Clearly, things could be harder. I could always be a single parent. But I’m not. I have pride in my husband who has chosen an important career even if it means he is away from home several months at a time. Even then, I know it could be three to four times longer than that. I’ve accepted this as OUR situation, both before and after we had a kid. And obviously, there will be more cons than pros, I’m not heartless. But there are, in fact, a few pros. We’ll get to those tomorrow.
Quite honestly, I’m used to this routine, I’m happy to find good moments where good moments lie. And while things change (i.e. get ridiculously harder) as the kid grows, you just gotta MAN UP and roll with the punches. Even if you just want to punch yourself in the boob sometimes.
So on with the CONS:
I’ve said it before, and I’ll say it again: changing the sheets is the worst.
You better fricking like what you cook for dinner because you’ll be eating it for days. It was different last year when kid was eating baby food and I could still fall back on my well-honed cooking for one skills. But it’s so much different this time around. Trying to keep his culinary mind open, I fed him fish this weekend but I don’t eat fish so instead of cooking two totally separate meals I ate the remnants of a can of cashews. And if you DO cook something you can both eat? Without my Hoover vacuum husband eating his share there are literally leftovers for days.
Sleeping in on Saturday? You have no one to beg to take over morning duty. You go to the gym instead. Which is probably a Pro, but shit does it feels like a Con. Luckily, you didn’t stay up until 4 am getting drunk and playing Rock Band.
GOD, SO LONELY. Rock Band is horribly boring by yourself.
I have to park in the street. Big A’s precious car gets the driveway and a fitted cover while I am banished to the street. BUT this cancels out because the tree next to the driveway is filled with the shittiest and most digestive-problem-ridden birds this world has ever seen. Better they shit on his car cover than my car, saving time every week cleaning that diarrhea off so it doesn’t violate my lease with a shredded clear coat.
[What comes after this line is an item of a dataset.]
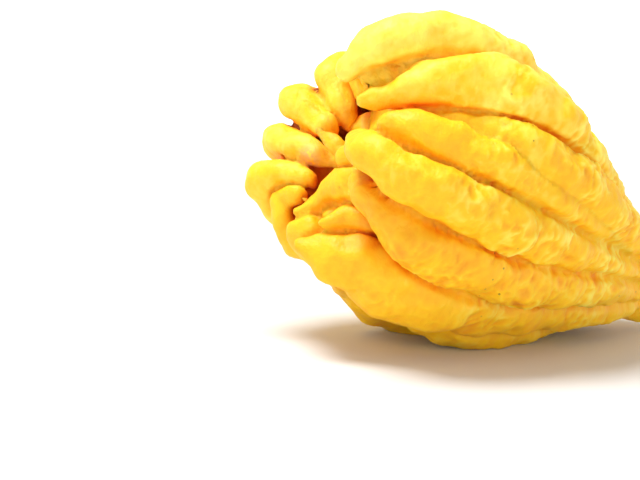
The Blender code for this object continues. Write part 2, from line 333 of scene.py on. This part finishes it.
# marks: the finger they are on, a station in them, their radius in millimetres, and how
# strong they are
MARKS = {"green_tip": ("inner_one", (173, 13, 262), 11.0, 0.55),
         "scar": ("curl_three", (170, 22, 236), 7.0, 0.75),
         "shoulder_green": (None, (-20, 2, 60), 22.0, 1.0)}
GROOVE_DEPTH = 2.4      # millimetres that the grooves between fingers are sunk
GROOVE_WIDTH = 1.7
FORK = [list(FINGERS).index(name) for name in ("third", "third_lobe")]
ROUGHNESS_OF = {"fifth": 1.15, "fourth": 0.9, "third": 0.7, "third_lobe": 0.75, "lower": 0.65,
                "top": 0.45, "second": 0.55}    # of the others 0.5
ROOT_SMOOTHNESS = 0.5   # what is left of the roughness where the fingers leave the palm
# how far each finger's colour is from the middle one: orange below 0, lemon above it; partly each
# finger's own ripeness, partly painted light, the top and second fingers made lemon for the light
# that falls on them from above
TONE_AND_LIGHT_OF = {"top": 0.32, "second": 0.17, "third": -0.02, "third_lobe": -0.04, "fourth": 0.0,
           "fifth": -0.14, "lower": -0.06, "keel": 0.06, "keel_far": 0.0,
           "inner_one": -0.45, "inner_three": -0.15, "inner_four": -0.12, "inner_six": -0.2,
           "curl_one": 0.15, "curl_two": 0.15, "curl_three": 0.18, "curl_four": 0.12}


# widths of the relief's features, millimetres: along the finger and round it, or one width
LUMPS = (16.0, 8.0)
DIMPLE = (4.4, 5.6)
SMALL_DIMPLE = (2.7, 3.3)
PLEAT = (2.5, 8.5)
WARP = 6.5              # how widely the rows of dimples and pleats wander
MEAN_GIRTH = 9.5        # turns an angle round a finger into millimetres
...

Also, I have to take out the trash, which whatever. Pull the bins to the curb, bring them back the following afternoon. But after last year’s INSECT ATTACKS and the fact it’s rained every $%!@# trash day since he left…fuck the garbage. And the recycling.
Did I mention the heart-wrenching loneliness yet?
Or the never-ending kid dealings? Because I have to do EVERYTHING for this little snot monster. 24/7/365/allday/err’day
This. SO MUCH OF THIS.
I’m undecided if it’s worse now than it was last year at this time. The difference between a 10-month old and a 22-month old is pretty significant. As frustrating as he can be, I think it’s a little easier (and I stress a little) this time around. Our routines are more set, he can more or less tell me what he wants vs. what he doesn’t and I’m relatively less concerned about his eating than I was at this time last year. But he’s still getting those terrible two tantrums and that makes Mama wish crate training was approved for children.
Like I said, I get that it could totally be worse. And in the coming weeks I’m sure I’ll find a few (read: a ton) more cons. But it still doesn’t make it easy.
BUUUUUT there are good things! Just not today.